A win in San Diego (Zack Crockett goes absolutely crazy). A win in Kansas City (Lin Elliot is still a curse word in Kansas City). Suddenly, Harbaugh and the Colts were in the AFC Championship Game against the favored and evil Pittsburgh Steelers.
They weren't the most talented team, this group, but their defense played tough and Harbaugh was as tough as they came. He was bruised and battered nearly every week, yet he kept the team in the game. No lead, it seemed, was safe. And with the Colts trailing 20-16 on a cold day at Three Rivers Stadium (Heinz Field wasn't even a glimmer in the franchise's eye yet), Harbaugh got one last throw.
For the game.
For the Super Bowl.
It landed on Aaron Bailey's chest, yet the wide receiver couldn't reel it in. I see it in slow motion; Bailey reaching for the ball, but no matter how much I try to will him to catch it, it slips away and hits the turf.
The Steelers would go on to lose to the Cowboys in Super Bowl XXX, thanks to Neil O'Donnell, who mistook Larry Brown for his own receiver not once, but twice.
The next season, Harbaugh and the Colts started out 4-0. Injuries would hit the team hard, and they'd limp to a 9-7 record and lose to the Steelers in the first round of the playoffs. For a franchise with a reputation for lackluster play and local TV blackouts, making two consecutive playoff appearances was quite an accomplishment.
During the 1997-1998 season, the team fell apart. Injuries and a porous offensive line meant Harbaugh took a pounding. He missed four games that year, with backups Kelly Holcomb and Paul Justin taking over (and each getting beat up in turn).
Thanks to a Colts loss to the Minnesota Vikings and a comeback win by the Arizona Cardinals, the Colts landed the top pick in the 1998 NFL Draft (the Cardinals traded the second selection of the draft to San Diego, who chose Ryan Leaf).
An aging roster, cash problems, and a general sense of mediocrity became the underlying theme.
Then, for 17-year-old me, the unthinkable happened. The Colts traded Jim Harbaugh, and the words appearing at the beginning of this piece were spoken by new general manager Bill Polian in a farewell news conference. Not only did the Colts trade Harbaugh so that he could "find better opportunities," they sent him to the Baltimore Ravens, a franchise I never liked.
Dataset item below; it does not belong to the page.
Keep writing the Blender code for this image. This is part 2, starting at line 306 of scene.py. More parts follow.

Harbaugh would go on to play for the Ravens, the San Diego Chargers, and the Carolina Panthers (although in Carolina's case, I use "play" very loosely). To me, he was always a Colt. He was always Captain Comeback.
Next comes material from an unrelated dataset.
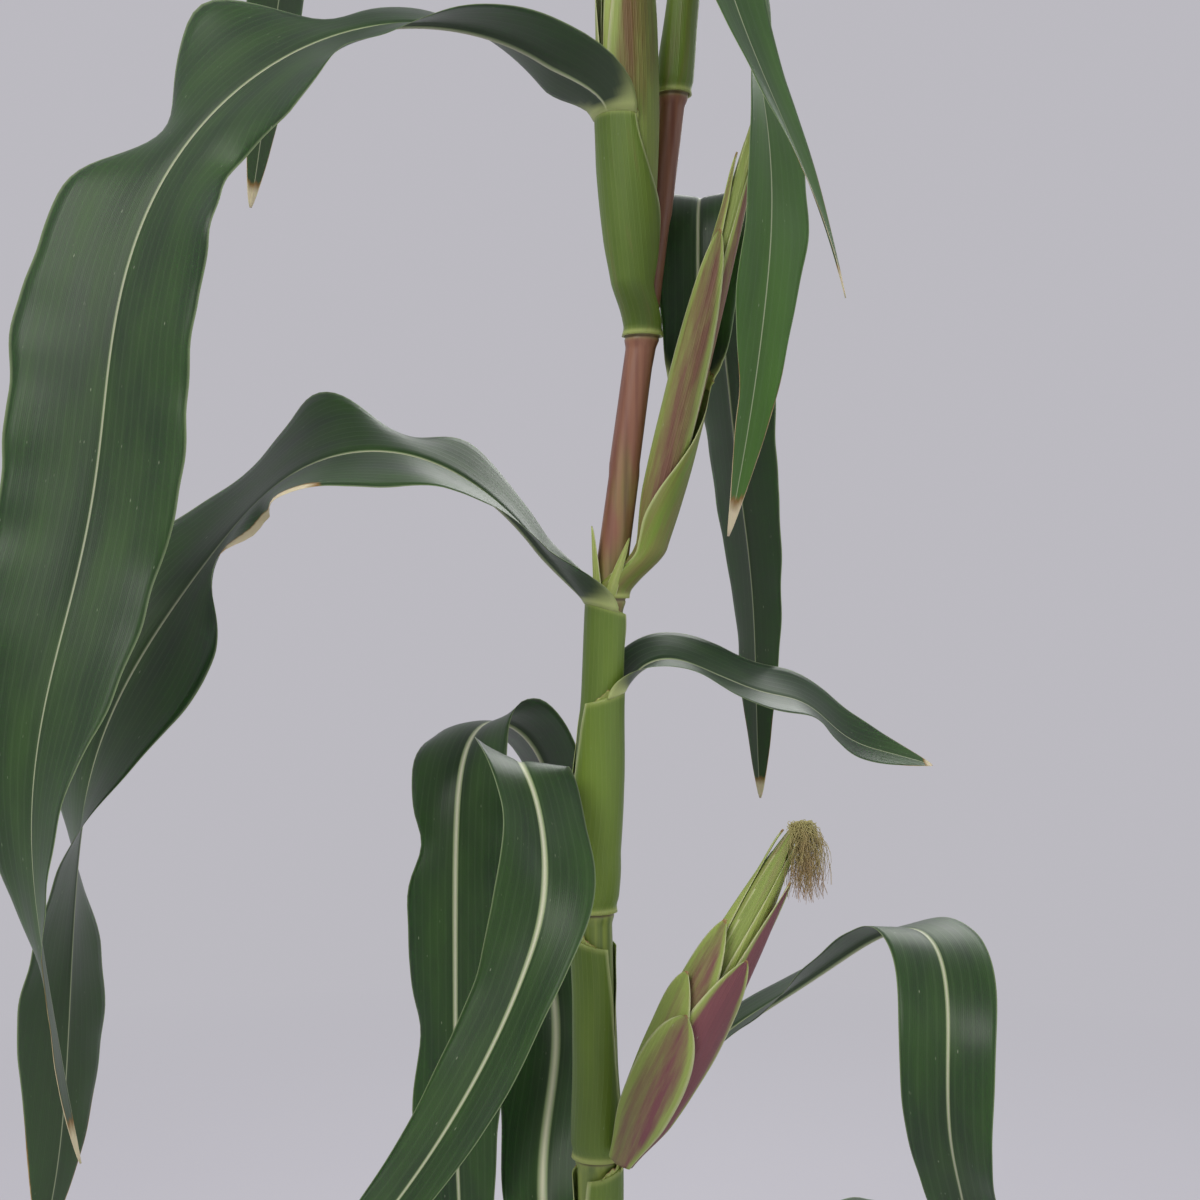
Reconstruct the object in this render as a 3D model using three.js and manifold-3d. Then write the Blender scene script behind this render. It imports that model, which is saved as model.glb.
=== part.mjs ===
// A maize plant at silking time, rooted in level ground: one stalk with its leaf sheaths,
// long arching leaf blades, three young ears and a tassel.
// Millimetres, +Z up. The origin is the middle of the flat cut under the stalk.

import * as THREE from 'three';
import { mergeVertices } from 'three/addons/utils/BufferGeometryUtils.js';
import Module from 'manifold-3d';

const wasm = await Module();
wasm.setup();

// Driving dimensions

const gap = 0.3; // clearance between neighbouring pieces
const tasselFoot = 1950; // height where the stalk ends and the tassel starts
const stalkFootRadius = 16.5;
const stalkVanishHeight = 2900; // height where the stalk's taper would reach nothing
const stalkTaperPower = 1.25;
const stalkSides = 12;
const nodeSwell = 1.5; // how far the stalk bulges at a joint
const nodeHalfHeight = 7;
const rootFlareHeight = 60;
const rootFlare = 5;
const braceRoots = 10; // they leave the two lowest joints in turn
const braceRootRadius = 3.2;
const sheathThickness = 1.5;
const sheathEase = 0.8; // extra room where one sheath covers the next one's foot
const sheathCoverEnd = 44; // how far below a covered joint a sheath has widened in full
const sheathHalfOpening = 62; // half the angle left open where a sheath holds an ear
const collarRise = 4; // how much higher a collar is at the blade than at its opening
const bladeThicknessShare = 0.0105; // a blade's thickness against its length
const bladeCup = 0.16; // how far the margins stand above the midrib, against half the width
const bladeSteps = 20;
const bladeStandOff = 0.5; // from the sheath's collar to the blade's own foot

// The stalk leans a little to the right, with a slight turn at some joints: height, offset along X.
const stalkLean = [
  [0, 0],
  [523, 9],
  [800, 4],
  [872, 6.5],
  [984, 12],
  [1138, 32.7],
  [1280, 50.5],
  [1404, 64],
  [1950, 106],
];

// Each leaf has the height of its joint and of its collar, the side that its collar faces in degrees
// from +X, its blade's length and greatest width, and the share of the blade that lies before the
// bend where it is split. Then come seven stations, evenly spaced from the collar to the tip, with
// the blade's pitch above level, its heading round the stalk and its roll about the midrib.
const leaves = [
  {
    name: 'leaf_01', joint: 95, collar: 158, faces: -25, length: 470, width: 58, split: 0.34,
    pitch: [60, 46, 4, -34, -50, -46, -30],
    heading: [-25, -22, -18, -12, -8, 0, 6],
    roll: [0, 4, 8, 6, 0, -6, 0],
  },
  {
    name: 'leaf_02', joint: 165, collar: 254, faces: 160, length: 620, width: 72, split: 0.36,
    pitch: [66, 44, 0, -46, -66, -66, -56],
    heading: [160, 178, 200, 206, 210, 212, 214],
    roll: [0, -4, -8, -8, 0, 8, 4],
  },
  {
    name: 'leaf_03', joint: 260, collar: 379, faces: 22, length: 760, width: 84, split: 0.36,
    pitch: [70, 56, 12, -44, -70, -74, -66],
    heading: [22, 26, 34, 44, 50, 54, 58],
    roll: [0, 4, 10, 12, 4, -6, -4],
  },
  {
    name: 'leaf_04', joint: 385, collar: 516, faces: 150, length: 1050, width: 76, split: 0.4,
    pitch: [82, 50, 92, -70, -92, -98, -85],
    heading: [149, 80, 190, 262, 255, 255, 247],
    roll: [0, 0, 2, 12, -3, -1, 0],
  },
  {
    name: 'leaf_05', joint: 523, collar: 650, faces: 35, length: 610, width: 60, split: 0.38,
    pitch: [59, 35, 31, -36, -122, -116, -92],
    heading: [31, 5, -50, -92, -114, -108, -84],
    roll: [0, 0, 0, 1, 1, 0, 0],
  },
  {
    name: 'leaf_06', joint: 656, collar: 784, faces: 158, length: 515, width: 58, split: 0.24,
    pitch: [78, 64, -60, -66, -58, -52, -70],
    heading: [164, 236, 298, 214, 192, 188, 190],
    roll: [5, -12, -15, -30, -45, -45, -40],
  },
  {
    name: 'leaf_07', joint: 800, collar: 927, faces: 10, length: 263, width: 70, split: 0,
    pitch: [81, -9, -20, -11, -36, -16, -17],
    heading: [20, 32, 33, 38, 36, 21, 17],
    roll: [0, 27, 33, 29, 46, 41, 31],
  },
  {
    name: 'leaf_08', joint: 872, collar: 979, faces: 190, length: 690, width: 118, split: 0.4,
    pitch: [67, 22, -42, -61, -84, -84, -70],
    heading: [186, 204, 168, 200, 160, 140, 150],
    roll: [-2, -34, -27, -46, -35, -6, 8],
  },
  {
    name: 'leaf_09', joint: 984, collar: 1110, faces: 70, length: 543, width: 76, split: 0.3,
    pitch: [87, 77, -63, -81, -80, -88, -86],
    heading: [78, 86, 66, 43, 38, 39, 40],
    roll: [0, 0, 0, 0, 0, 0, 0],
  },
  {
    name: 'leaf_10', joint: 1138, collar: 1258, faces: 232, length: 821, width: 119, split: 0.24,
    pitch: [54, -11, -57, -83, -74, -96, -101],
    heading: [178, 190, 204, 227, 229, 203, 185],
    roll: [48, -33, -37, -28, -32, -13, 0],
  },
  {
    name: 'leaf_11', joint: 1280, collar: 1397, faces: -30, length: 632, width: 65, split: 0.34,
    pitch: [84, 78, -41, -97, -75, -67, -76],
    heading: [-32, -78, -107, -81, -48, -17, 0],
    roll: [0, 0, 2, 8, 12, 15, 11],
  },
  {
    name: 'leaf_12', joint: 1404, collar: 1490, faces: 152, length: 700, width: 84, split: 0.36,
    pitch: [62, 48, 6, -52, -74, -78, -74],
    heading: [152, 150, 146, 142, 140, 138, 136],
    roll: [0, -4, -8, -10, -4, 4, 4],
  },
  {
    name: 'leaf_13', joint: 1496, collar: 1590, faces: -28, length: 838, width: 87, split: 0.22,
    pitch: [84, -20, -129, -112, -79, -98, -105],
    heading: [-45, -49, -35, -28, -30, -49, -42],
    roll: [0, 0, -1, -5, -11, 9, -1],
  },
  {
    name: 'leaf_14', joint: 1600, collar: 1690, faces: 200, length: 600, width: 76, split: 0.4,
    pitch: [64, 58, 34, -20, -56, -70, -74],
    heading: [200, 204, 210, 216, 222, 226, 228],
    roll: [0, 4, 8, 8, 0, -6, -4],
  },
  {
    name: 'leaf_15', joint: 1705, collar: 1790, faces: 20, length: 430, width: 58, split: 0,
    pitch: [66, 62, 50, 30, 4, -22, -34],
    heading: [20, 22, 28, 36, 44, 50, 54],
    roll: [0, 0, 6, 10, 6, 0, 0],
  },
];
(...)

17-year-old me was heartbroken. I didn't want to see Harbaugh leave, and I certainly didn't want this "anointed" quarterback from the University of Tennessee, some guy named Manning, to take over in his place. I was determined to hate Peyton Manning.
Think about that lunacy for a second.
I was determined to hate Peyton Manning.
14 years later, I sit in front of my computer wearing a Peyton Manning jersey following one of the hardest weeks Colts fans have ever endured. Not only is Peyton Manning no longer a Colt, but Dallas Clark, Gary Brackett, and Joseph Addai are gone. The year Harbaugh left, the big losses were wide receiver Sean Dawkins, defensive end Tony Bennett, and linebacker Stephen Grant.
So, yes, the parallel isn't perfect; no one missed Dawkins or Bennett or Grant the way they'll miss Dallas down the middle, Brackett in pass coverage, or Addai in position to pick up the blitz.
Yet, the Colts dumped their general manager and coaching staff. They parted ways with a beloved quarterback. The next "anointed" one waits in the wings as the team turns the page on a new chapter.
Jim Harbaugh played in Indy for four seasons and captured my heart. Peyton Manning played in Indy for 14 seasons and earned the city's love.
It's incomprehensible to 31-year-old me that it ended like this, just as it was incomprehensible to 17-year-old me that the Colts could trade Jim Harbaugh.
When that new era dawned, Peyton Manning arrived.
And as this new era dawns, Andrew Luck likely awaits.
If we're as lucky as we've been over the last 14 special seasons, history will repeat itself. We can only hope.